Diese Lebenseinstellung hat ihn dazu gebracht, eine wunderschöne, herzergreifende Liebesgeschichte über Aids zu erzählen, das harte Leben der Obdachlosen aus der Sicht eines Hundes zu schildern oder in einem Briefroman das Los eines eingesperrten Oppositionellen in einer Dritte-Welt-Diktatur aufzugreifen. Seine Protagonisten sind jedoch nie mutlos:
"Hoffnung kommt oftmals in einer sehr dunklen Situation auf. Sie ist ein kleines Licht in der Dunkelheit, wie die Flamme einer Kerze im Dunkeln."

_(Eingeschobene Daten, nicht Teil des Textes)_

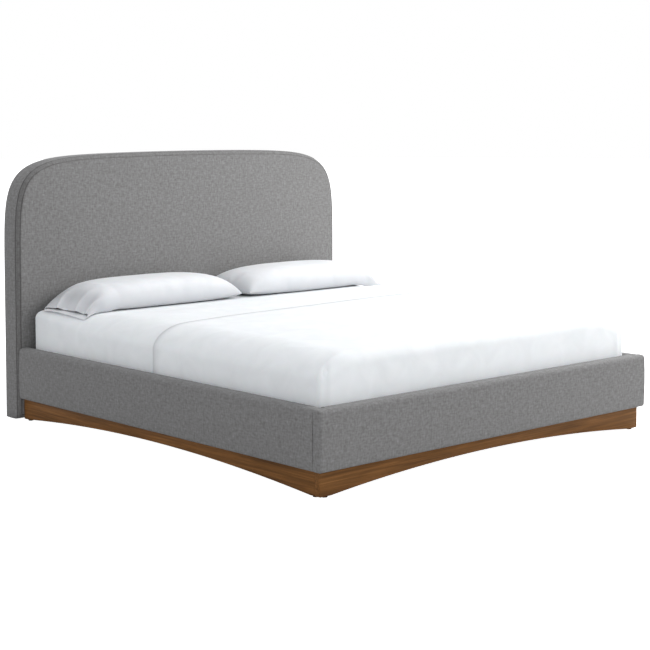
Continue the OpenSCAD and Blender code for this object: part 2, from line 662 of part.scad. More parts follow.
// Distance of a pillow's inner end from the bed's middle, towards its own side
function pillow_start(s) = pillow_gap / 2 + linen_t + (s == "left" ? -pillow_shift : pillow_shift);
module pillow_form(s, g) cushion([pillow_start(s), pillow_y0, pillow_z0], [pillow_l, pillow_w, pillow_h], g);
module pillow(s) color("white") on_side(s) pillow_form(s, 0);
module pillowcase(s) color("white") on_side(s) let (x1 = pillow_start(s) + pillow_l, mouth = case_mouth)
    difference() {
        union() {
            pillow_form(s, linen_t);
            block([x1 - over, pillow_y0 - linen_t, pillow_z0], [x1 + case_hem_l, pillow_y1 + linen_t,
                                                               pillow_z0 + mouth + 2 * linen_t]);
        }
        pillow_form(s, 0);
        block([x1 - over, pillow_y0, pillow_z0 + linen_t],
              [x1 + case_hem_l + over, pillow_y1, pillow_z0 + linen_t + mouth]);
    }

headboard_post("left");  // headboard_post_left
headboard_post("right");  // headboard_post_right
headboard_arch_rib();
headboard_mid_rail();
headboard_bottom_rail();
headboard_center_stile();
headboard_front_panel();
headboard_back_panel();
headboard_foam();
headboard_front_cover();
headboard_border_cover();
headboard_back_cover();
headboard_glides();
side_rail_core("left");  // side_rail_core_left
side_rail_core("right");  // side_rail_core_right
side_rail_foam("left");  // side_rail_foam_left
side_rail_foam("right");  // side_rail_foam_right
side_rail_cover("left");  // side_rail_cover_left
side_rail_cover("right");  // side_rail_cover_right
foot_rail_core();
foot_rail_foam();
foot_rail_cover();
side_plinth("left");  // side_plinth_left
side_plinth("right");  // side_plinth_right
foot_plinth();
plinth_block("left");  // plinth_block_left
plinth_block("right");  // plinth_block_right
plinth_screws();
plinth_glides();
slat_cleat("left");  // slat_cleat_left
slat_cleat("right");  // slat_cleat_right
slats("left");  // slats_left
slats("right");  // slats_right
slat_tapes("left");  // slat_tapes_left
slat_tapes("right");  // slat_tapes_right
deck_screws();
head_bracket("left");  // head_bracket_left
head_bracket("right");  // head_bracket_right
foot_bracket("left");  // foot_bracket_left
foot_bracket("right");  // foot_bracket_right
head_bolts();
tee_nuts();
bracket_screws();
center_beam();
beam_saddle_head();
beam_saddle_foot();
saddle_screws();
for (i = [1:leg_count]) {
    center_leg(i);
    leveller(i);
}
mattress();
fitted_sheet();
flat_sheet();
pillow("left");  // pillow_left
pillow("right");  // pillow_right
pillowcase("left");  // pillowcase_left
pillowcase("right");  // pillowcase_right
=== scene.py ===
# %% [markdown]
# # A made-up bed: padded headboard and rails on an arched walnut plinth
# The wooden frame, brackets, slats and feet come ready from the CAD model, so here they only get
# finishes. The soft work is modelled here: woven covers over foam, a dressed mattress, two pillows.
# Everything is in metres, and each place is read from the CAD model instead of being typed in.

# %% Load the frame
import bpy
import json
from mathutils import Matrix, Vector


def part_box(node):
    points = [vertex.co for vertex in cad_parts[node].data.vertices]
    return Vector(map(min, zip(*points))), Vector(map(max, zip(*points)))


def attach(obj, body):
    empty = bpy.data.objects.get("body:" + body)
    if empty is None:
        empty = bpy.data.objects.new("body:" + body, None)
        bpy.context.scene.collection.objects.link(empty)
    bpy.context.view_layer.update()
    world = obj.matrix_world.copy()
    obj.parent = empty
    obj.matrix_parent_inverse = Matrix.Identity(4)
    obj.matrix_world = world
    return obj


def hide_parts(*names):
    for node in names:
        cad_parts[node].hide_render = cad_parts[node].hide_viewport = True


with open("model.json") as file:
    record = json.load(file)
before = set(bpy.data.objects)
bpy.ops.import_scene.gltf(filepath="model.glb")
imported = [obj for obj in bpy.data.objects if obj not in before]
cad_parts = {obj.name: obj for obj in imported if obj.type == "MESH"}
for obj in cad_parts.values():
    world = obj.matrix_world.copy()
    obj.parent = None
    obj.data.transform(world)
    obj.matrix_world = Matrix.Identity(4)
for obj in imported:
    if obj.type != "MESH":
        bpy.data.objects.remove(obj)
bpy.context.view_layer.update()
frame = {"nodes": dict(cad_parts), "record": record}

import json
import math
import bpy
import bmesh
import numpy as np
from mathutils import Vector, noise
from mathutils.bvhtree import BVHTree

MM = 0.001

# %% [markdown]
# ## Small tools for shaders
# Colours are easiest to choose as sRGB hex codes, but shaders add up light, so one function turns a
# code into linear values. One more function adds a node with its settings and its links, which keeps
# every material below to a short list of what is connected to what. The others are steps that many
# materials share: mottled noise, a weighted sum, a colour ramp, painted shade and fine relief.

# %% Colours and nodes
def linear(code):
    """An sRGB hex code as the linear colour that shaders work in."""
    parts = [int(code[i:i + 2], 16) / 255 for i in (1, 3, 5)]
    return [c / 12.92 if c <= 0.04045 else ((c + 0.055) / 1.055) ** 2.4 for c in parts] + [1.0]


def add(tree, kind, inputs=None, stops=None, **settings):
    """Adds one node: its settings, a ramp's stops, and inputs that are values or other nodes' outputs."""
    node = tree.nodes.new(kind)
    for name, value in settings.items():
        setattr(node, name, value)
    for place, (position, code) in enumerate(stops or []):
        ramp = node.color_ramp.elements
        stop = ramp[place] if place < 2 else ramp.new(position)
        stop.position, stop.color = position, linear(code)
    for key, value in (inputs or {}).items():
        if isinstance(value, bpy.types.NodeSocket):
            tree.links.new(value, node.inputs[key])
        else:
            node.inputs[key].default_value = value
    return node


def finish_of(name, **shader_inputs):
    """A new material, with its node tree and a shader whose plain inputs are set."""
    material = bpy.data.materials.new(name)
    material.use_nodes = True
    tree = material.node_tree
    tree.nodes.clear()
    names = {key.replace("_", " "): value for key, value in shader_inputs.items()}
    shader = add(tree, "ShaderNodeBsdfPrincipled", names)
    add(tree, "ShaderNodeOutputMaterial", {"Surface": shader.outputs[0]})
    return material, tree, shader


def mottle(tree, vector, scale, detail, dimensions="3D", **more):
    """A noise texture's value: patches about 1 / scale wide, which get finer parts with more detail."""
    values = {"Vector": vector, "Scale": scale, "Detail": detail, **more}
    return add(tree, "ShaderNodeTexNoise", values, noise_dimensions=dimensions).outputs[0]


def weighted(tree, value, weight, other):
    """A value times its weight, plus another value."""
    return add(tree, "ShaderNodeMath", {0: value, 1: weight, 2: other}, operation="MULTIPLY_ADD").outputs[0]


def colour_by(tree, shader, value, stops):
    """Base colour that follows a value along a colour ramp."""
    tone = add(tree, "ShaderNodeValToRGB", {"Fac": value}, stops=stops)
    tree.links.new(tone.outputs[0], shader.inputs["Base Color"])


def paint_shade(tree, shader, colour, code):
    """Painted shade: base colour that turns to a darker one where the value marked on the points rises."""
    depth = add(tree, "ShaderNodeAttribute", attribute_name="painted_shade").outputs["Fac"]
    dark = add(tree, "ShaderNodeMix", {"Factor": depth, 6: colour, 7: linear(code)}, data_type="RGBA")
    tree.links.new(dark.outputs[2], shader.inputs["Base Color"])


def relief(tree, shader, height, strength, distance):
    """Fine relief: how strongly it catches the light, and how deep its full height runs."""
    bump = add(tree, "ShaderNodeBump", {"Strength": strength, "Distance": distance, "Height": height})
    tree.links.new(bump.outputs[0], shader.inputs["Normal"])


print("mid grey in linear light:", [round(c, 3) for c in linear("#808080")])

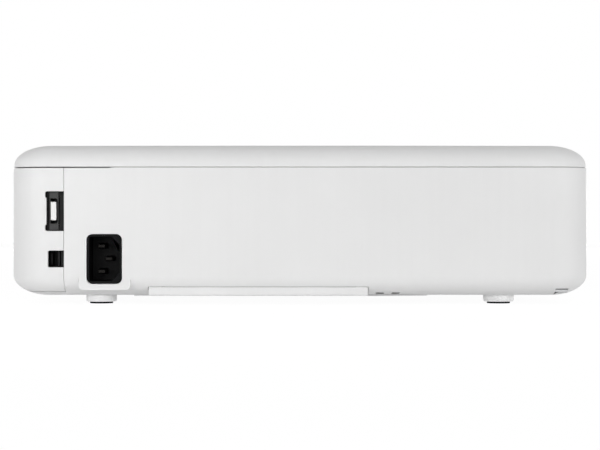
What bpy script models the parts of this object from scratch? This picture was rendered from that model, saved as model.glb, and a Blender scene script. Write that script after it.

Ist man wütend oder beugt man sich?

Die bewegendsten Beispiele für solch eine Lebenseinstellung waren John Bergers Erzählungen über das Leben der Bergbauern in Hochsavoyen, also jener Alpengebirgslandschaft, in die sich der großstadtmüde Schriftsteller zurückgezogen hatte, um innere Ruhe zum Schreiben zu finden. In zwei Romanen und einem Band mit Erzählungen feiert er die bittere Realität eines zum Untergehen verurteilten Lebens:
"In einem bäuerlichen Leben ist die Zahl der Entscheidungen, die die Menschen in ihrem Leben selbst treffen können, kolossal begrenzt. Es geht nicht darum, sich auszusuchen, welche Last man tragen möchte, sondern nur um die Frage: Wie reagiert man darauf, ist man wütend oder beugt man sich? Daraus ergibt sich ein schmaler Grat zwischen Humor und Tragödie. Das aber macht eine ganz andere Art zu erzählen erforderlich. Ich möchte nicht anmaßend klingen, aber die findet sich bei Homer, bei dem sich die Menschen den Ereignissen beugen und sich in deren Angesicht, obwohl sie die nicht frei gewählt haben, prüfen."
Man spürt die Liebe zum Menschen. Bis zuletzt hat er sich in politischen Essays von fulminanter Wortgewalt zu Wort gemeldet. Er hat nie agitiert, stets sich selbst, seine Gefühle, Empfindungen beschrieben. John Berger war ein Maler mit Worten. Seine Bilder werden bleiben.